3

We are looking to deploy a queueing system, and SGE is looking like it will meet nearly all of our wishes. However, we had the idea of supporting both a synchronous and asynchronous queueing model. In other words:

  1. We would have all our worker nodes tied to a synchronous queue, so that jobs that get assigned to them would queue up as normal - i.e. a job runs, when it finishes another is accepted and run.

  2. We wanted to be able to assign "asynchronous" jobs to nodes as well. These would be tasks that could be done in parallel with other jobs, usually maintenance tasks on the machines themselves.

I see in the SGE documentation that it is possible to define multiple queues across nodes, but that isn't quite the same thing as having a queue that takes any job given to it and launches it into the background, then accepts another. I'm not completely up to speed on all the configuration options in SGE, but it seems like this might be possible. Can anyone point me towards some info on how this might be configured?

Rick Reynolds
  • 341
  • 3
  • 10

1 Answers1

4

You can define the number of slots per queue. So for your "synchronous" job queue you may want to set the number of slots per host to 1. This way only a single job will be accepted to a host's queue at a time, and once it finishes another one may run. For the "asynchronous" queue, just set the number of slots to some high number so that whatever number of jobs you need can run at once on the host.

Now that you have two queues, you need some way to target jobs to them. A simple way to do that would be to just use the -q switch to qsub to explicitly select a queue, eg: qsub -q 'sync.q@*'.

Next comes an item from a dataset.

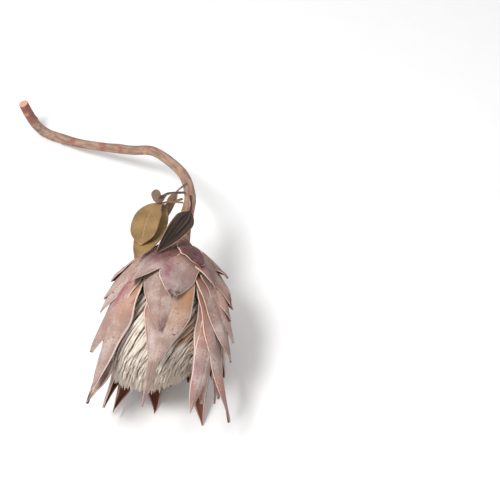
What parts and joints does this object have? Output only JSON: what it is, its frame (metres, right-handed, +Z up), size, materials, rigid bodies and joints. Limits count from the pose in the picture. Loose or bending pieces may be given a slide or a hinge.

However, it's preferable to allow gridengine to decide which queue to place a job in to. For that you can define a complex, say sync and set the forced attribute to true. Then you assign that complex to the queue. Now jobs submitted with qsub -l sync will only be placed in to a queue with that attribute available. The benefit of this is some additional flexibility if you decide to reorganize your queues, as well as a slightly simpler submission procedure.

Kamil Kisiel
  • 11,946
  • 7
  • 46
  • 68